Parmi tous les thèmes que le spectacle aborde, par le biais de cette si déterminante relation mère-fille, c’est la définition même de la féminité qui habite le plus Brigitte Haentjens. "Qu’est-ce qui est si spécifiquement féminin? Quel est l’ensemble des signes qui m’ont été donnés qui sont de l’ordre du féminin? Je pense au conditionnement social, aux bonnes manières, à l’éducation, à la Vierge Marie, etc." Rapidement, c’est à l’idée de transmission que cette réflexion sur l’identité féminine nous amène. "Nous sommes légataires de l’histoire des femmes, poursuit la metteure en scène, du bien comme du pas bien. Tu ne transmets pas à ta fille seulement les dix dernières années, tu lui transmets l’histoire." Puis surgit, inévitablement, la question du féminisme. "Oui, affirme Haentjens, le spectacle est féministe puisqu’il est question du progrès social et personnel des femmes.

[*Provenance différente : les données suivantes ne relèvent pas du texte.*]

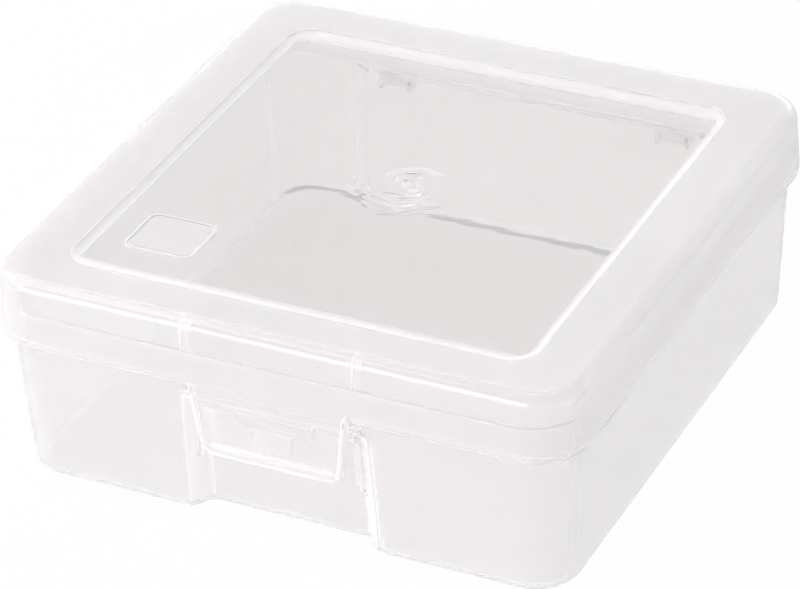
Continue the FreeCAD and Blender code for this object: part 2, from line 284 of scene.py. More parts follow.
def closed_skin(name, rings):
    """A closed mesh through a stack of rings, capped at both ends."""
    mesh = bpy.data.meshes.new(name)
    work = bmesh.new()
    rows = [[work.verts.new((p.x * MM, (p.y + CENTRE_Y) * MM, p.z * MM)) for p in ring] for ring in rings]
    for low, high in zip(rows, rows[1:]):
        for i in range(len(low)):
            j = (i + 1) % len(low)
            work.faces.new((low[i], low[j], high[j], high[i]))
    work.faces.new(list(reversed(rows[0])))
    work.faces.new(rows[-1])
    bmesh.ops.remove_doubles(work, verts=work.verts, dist=2 * SAME_POINT)
    bmesh.ops.dissolve_degenerate(work, edges=work.edges, dist=SAME_POINT)
    bmesh.ops.recalc_face_normals(work, faces=work.faces)
    work.to_mesh(mesh)
    work.free()
    piece = bpy.data.objects.new(name, mesh)
    bpy.context.scene.collection.objects.link(piece)
    open_edges = sum(1 for e in mesh.edges if e.is_loose)
    print(name, len(mesh.polygons), "faces,", open_edges, "loose edges")
    return piece


# %% [markdown]
# ## Soft steps
# A mould has no knife edges: where a wall steps in or out it turns twice, through two small quarter
# circles. `soft_step` lists those turns once, as height against share of the way across.

# %% Soft steps and quarter rounds
def quarter(count):
    return [math.pi / 2 * k / count for k in range(count + 1)]


def soft_step(height, travel, radius, count=3):
    """(z, share) pairs for a wall that goes up, turns across by travel, and goes up again."""
    first = [(height - radius + radius * math.sin(a), (radius - radius * math.cos(a)) / travel)
             for a in quarter(count)]
    second = [(height + radius - radius * math.cos(a), 1 - (radius - radius * math.sin(a)) / travel)
              for a in quarter(count)]
    return first + second


print("a step of 2 mm:", [(round(z, 2), round(s, 2)) for z, s in soft_step(0, 2, 0.4)])

# %% [markdown]
# ## The lid
# The lid is a shallow tray turned over: a skirt, a rolled top edge, a flat border, and a window sunk by
# a little more than a millimetre. One profile runs from the middle of the pane over the border, down the
# skirt, round its lip and back up inside, and each of its points becomes one outline. Booleans on a block
# would give the same form, but with ragged faces at the rounds, and a see-through skin shows them at once.

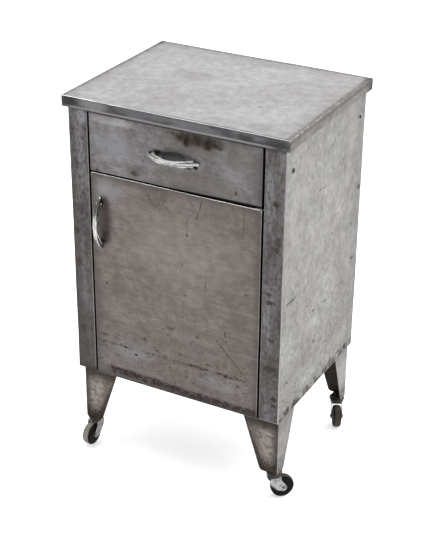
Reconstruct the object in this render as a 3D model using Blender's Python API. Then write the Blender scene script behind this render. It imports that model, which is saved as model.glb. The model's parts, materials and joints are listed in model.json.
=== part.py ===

Moi, personnellement, comme femme et comme artiste, je veux me désaliéner, grandir, me définir par rapport à moi-même et non par rapport au modèle dominant. Si le spectacle permet à ceux qui le verront, hommes ou femmes, de comprendre un peu mieux qui ils sont, d’où ils viennent et qui les environne, ce sera formidable."
JANINE SUTTO
"L’harmonie entre une fille et sa mère dépend des périodes de la vie. La relation mère-fille, c’est délicat parce que c’est grave, il y a beaucoup de parts d’ombre. Avec un tel sujet et 50 actrices constamment sur scène, c’est ce qu’on appelle un spectacle hors norme. Quand j’ai accepté, je n’avais aucune idée de ce que ça allait être, mais on n’a pas besoin de savoir quand on a confiance."
AMÉLIE CHÉRUBIN-SOULIÈRES
"Qu’est-ce qui fait d’une femme une mère? Est-ce le fait de donner la vie ou celui d’élever un enfant? Durant la création du spectacle, j’ai réalisé que la relation qu’on a avec sa mère n’est pas seulement une question de sang, mais d’amour et d’une foule de détails de la vie quotidienne. En même temps, comme j’ai été adoptée, je ne peux pas oublier celle qui m’a donné naissance. Chose certaine, ma mère m’a donné le meilleur d’elle-même, et si un jour j’ai une fille, je compte bien en faire autant."
CÉLINE BONNIER
"Chaque fois que Brigitte génère un projet, c’est toujours nourrissant, profond et pertinent. La relation mère-fille est un sujet complexe, où il y a énormément de matière à fouiller. Participer à une création avec 50 actrices, c’est une expérience unique. Comme je sors d’une aventure solo, ça me plaisait de ne pas avoir le poids du spectacle sur les épaules, mais d’être une partie dans un tout, une cellule dans un corps collectif."